__Aim of the exercise__
Say the number of lines containing the string "parts", and say nothing else.

[Data listing]
------------------------------------------------
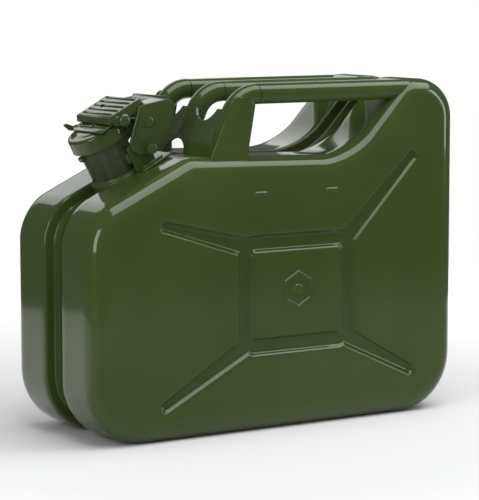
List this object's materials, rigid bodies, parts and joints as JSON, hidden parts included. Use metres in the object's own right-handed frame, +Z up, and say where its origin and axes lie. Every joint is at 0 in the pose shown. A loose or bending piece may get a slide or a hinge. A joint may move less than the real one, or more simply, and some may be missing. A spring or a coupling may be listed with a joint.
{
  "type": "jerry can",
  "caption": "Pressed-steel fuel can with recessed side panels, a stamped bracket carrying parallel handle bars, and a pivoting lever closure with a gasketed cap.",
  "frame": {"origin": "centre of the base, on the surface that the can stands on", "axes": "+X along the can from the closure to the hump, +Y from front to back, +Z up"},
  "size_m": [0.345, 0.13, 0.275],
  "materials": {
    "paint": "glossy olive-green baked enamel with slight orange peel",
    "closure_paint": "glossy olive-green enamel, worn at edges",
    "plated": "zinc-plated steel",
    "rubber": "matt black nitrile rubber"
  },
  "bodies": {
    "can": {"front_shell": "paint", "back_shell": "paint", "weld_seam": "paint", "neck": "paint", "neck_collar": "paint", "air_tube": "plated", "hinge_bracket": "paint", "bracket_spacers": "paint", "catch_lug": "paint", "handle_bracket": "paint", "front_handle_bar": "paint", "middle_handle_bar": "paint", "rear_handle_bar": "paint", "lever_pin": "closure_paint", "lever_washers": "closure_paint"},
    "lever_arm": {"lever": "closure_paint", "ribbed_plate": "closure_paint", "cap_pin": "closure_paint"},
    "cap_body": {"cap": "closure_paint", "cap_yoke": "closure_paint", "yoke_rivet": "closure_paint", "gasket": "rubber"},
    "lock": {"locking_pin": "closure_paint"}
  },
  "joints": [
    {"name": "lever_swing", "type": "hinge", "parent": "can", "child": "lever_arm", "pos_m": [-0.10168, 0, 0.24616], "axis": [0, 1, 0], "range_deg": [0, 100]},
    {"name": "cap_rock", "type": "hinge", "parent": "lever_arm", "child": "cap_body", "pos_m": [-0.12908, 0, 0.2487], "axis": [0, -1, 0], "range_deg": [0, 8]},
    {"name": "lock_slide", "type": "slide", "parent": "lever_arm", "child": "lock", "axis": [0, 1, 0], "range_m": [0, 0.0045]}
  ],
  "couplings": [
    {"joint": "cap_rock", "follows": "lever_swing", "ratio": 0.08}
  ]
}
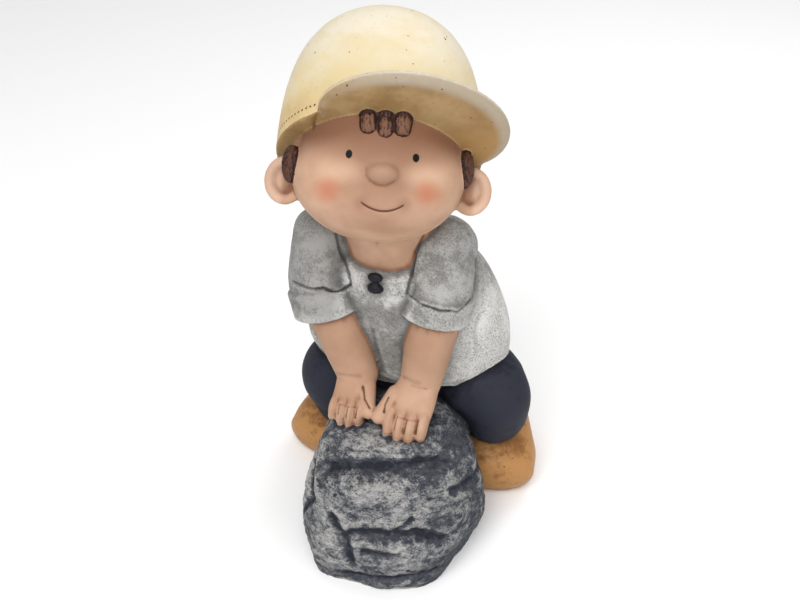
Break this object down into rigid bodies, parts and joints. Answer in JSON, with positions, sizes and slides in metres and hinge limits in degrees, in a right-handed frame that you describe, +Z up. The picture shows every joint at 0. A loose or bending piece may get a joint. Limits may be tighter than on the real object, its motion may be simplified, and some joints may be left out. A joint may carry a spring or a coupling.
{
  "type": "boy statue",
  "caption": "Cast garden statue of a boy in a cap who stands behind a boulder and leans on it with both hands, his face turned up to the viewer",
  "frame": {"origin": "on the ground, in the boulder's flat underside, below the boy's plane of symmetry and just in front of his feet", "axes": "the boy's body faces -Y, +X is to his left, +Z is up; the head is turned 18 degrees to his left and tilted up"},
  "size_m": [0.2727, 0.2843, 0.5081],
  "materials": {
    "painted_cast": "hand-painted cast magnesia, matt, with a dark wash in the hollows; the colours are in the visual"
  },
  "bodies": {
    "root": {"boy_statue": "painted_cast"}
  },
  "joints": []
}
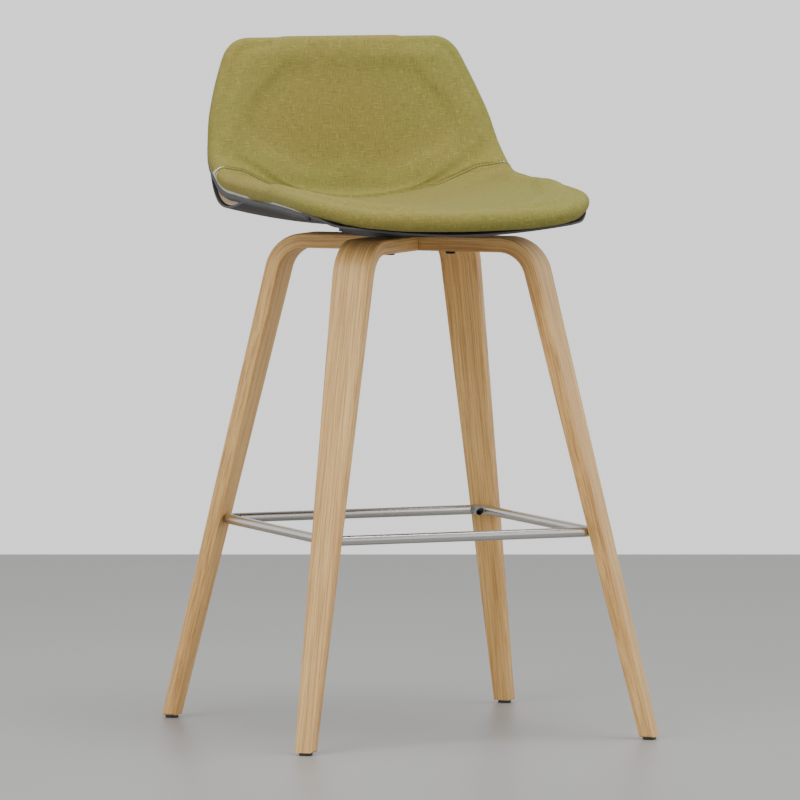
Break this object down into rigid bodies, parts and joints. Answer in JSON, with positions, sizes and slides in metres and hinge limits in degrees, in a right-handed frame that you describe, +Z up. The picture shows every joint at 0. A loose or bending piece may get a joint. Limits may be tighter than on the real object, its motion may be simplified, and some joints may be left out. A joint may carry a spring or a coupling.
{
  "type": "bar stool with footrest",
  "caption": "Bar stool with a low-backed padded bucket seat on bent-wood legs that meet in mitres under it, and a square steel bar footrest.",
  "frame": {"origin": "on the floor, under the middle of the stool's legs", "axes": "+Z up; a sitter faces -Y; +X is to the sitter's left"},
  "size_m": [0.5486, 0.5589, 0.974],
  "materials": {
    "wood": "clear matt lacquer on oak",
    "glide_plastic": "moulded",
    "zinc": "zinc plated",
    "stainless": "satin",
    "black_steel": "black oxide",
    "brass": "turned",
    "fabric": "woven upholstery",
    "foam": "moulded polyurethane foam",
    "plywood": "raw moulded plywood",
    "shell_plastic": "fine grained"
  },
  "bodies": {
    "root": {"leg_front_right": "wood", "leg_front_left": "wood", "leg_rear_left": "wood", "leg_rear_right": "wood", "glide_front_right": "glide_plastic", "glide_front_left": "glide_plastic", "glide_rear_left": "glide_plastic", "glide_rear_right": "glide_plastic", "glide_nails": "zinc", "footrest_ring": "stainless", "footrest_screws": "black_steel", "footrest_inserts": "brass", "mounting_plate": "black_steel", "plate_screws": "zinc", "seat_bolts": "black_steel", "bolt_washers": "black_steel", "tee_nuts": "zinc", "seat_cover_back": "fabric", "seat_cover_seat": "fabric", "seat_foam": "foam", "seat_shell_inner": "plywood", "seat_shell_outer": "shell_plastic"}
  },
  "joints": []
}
------------------------------------------------
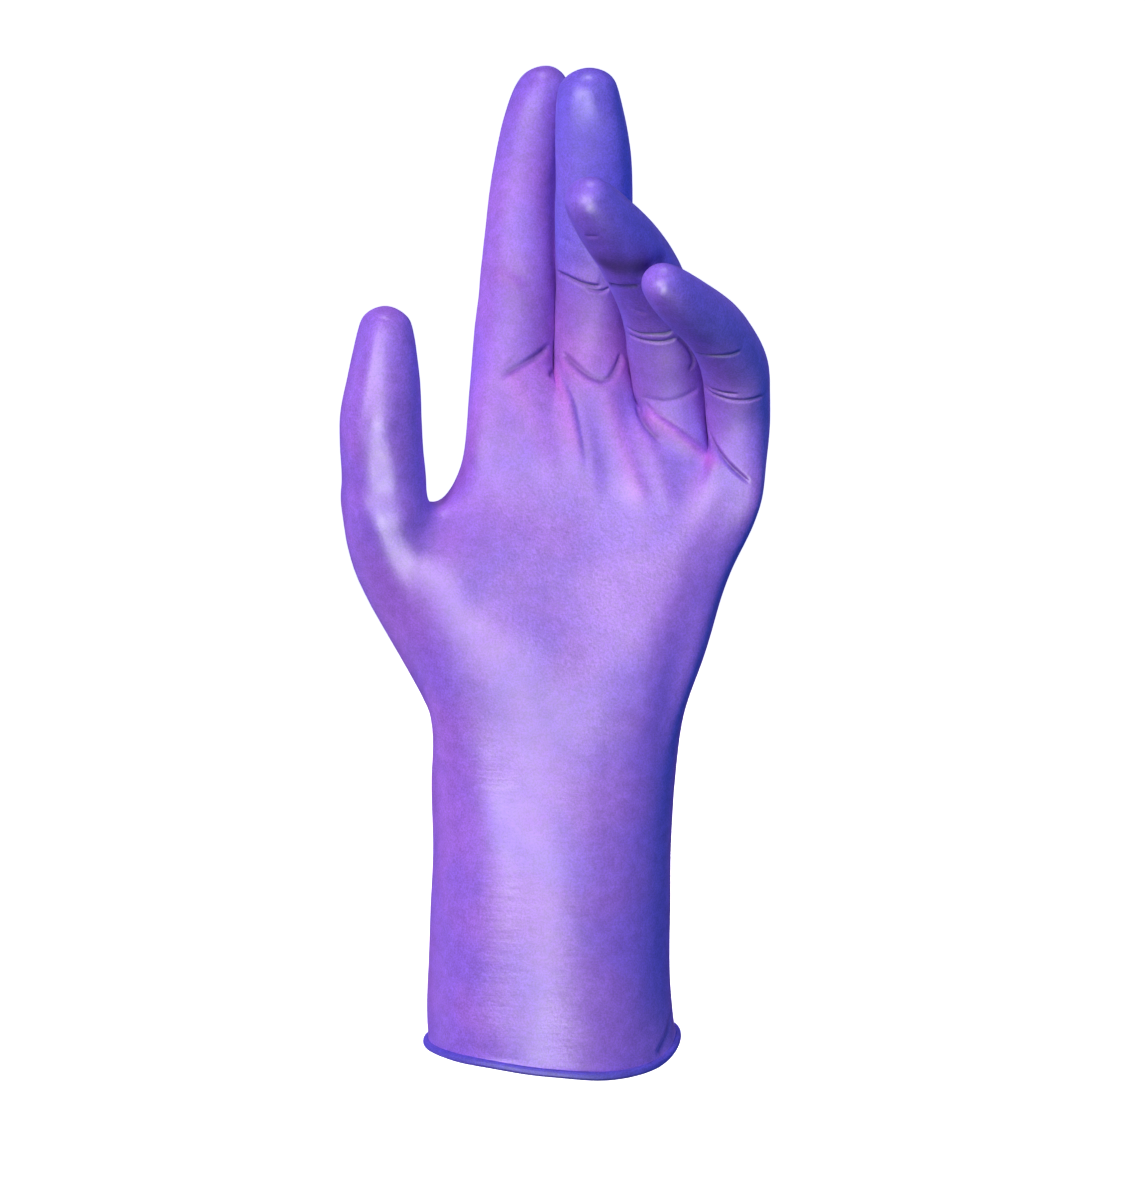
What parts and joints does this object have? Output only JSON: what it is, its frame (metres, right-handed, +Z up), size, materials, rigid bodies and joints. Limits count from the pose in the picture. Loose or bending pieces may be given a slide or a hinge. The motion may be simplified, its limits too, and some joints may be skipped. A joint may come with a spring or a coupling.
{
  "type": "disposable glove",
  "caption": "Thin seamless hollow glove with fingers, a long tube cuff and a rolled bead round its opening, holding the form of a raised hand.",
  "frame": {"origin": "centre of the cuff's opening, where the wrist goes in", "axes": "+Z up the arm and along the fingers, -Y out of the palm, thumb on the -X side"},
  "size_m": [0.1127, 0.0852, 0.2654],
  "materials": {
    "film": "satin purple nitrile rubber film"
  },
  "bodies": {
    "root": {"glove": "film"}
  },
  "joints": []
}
------------------------------------------------
__Final result__
4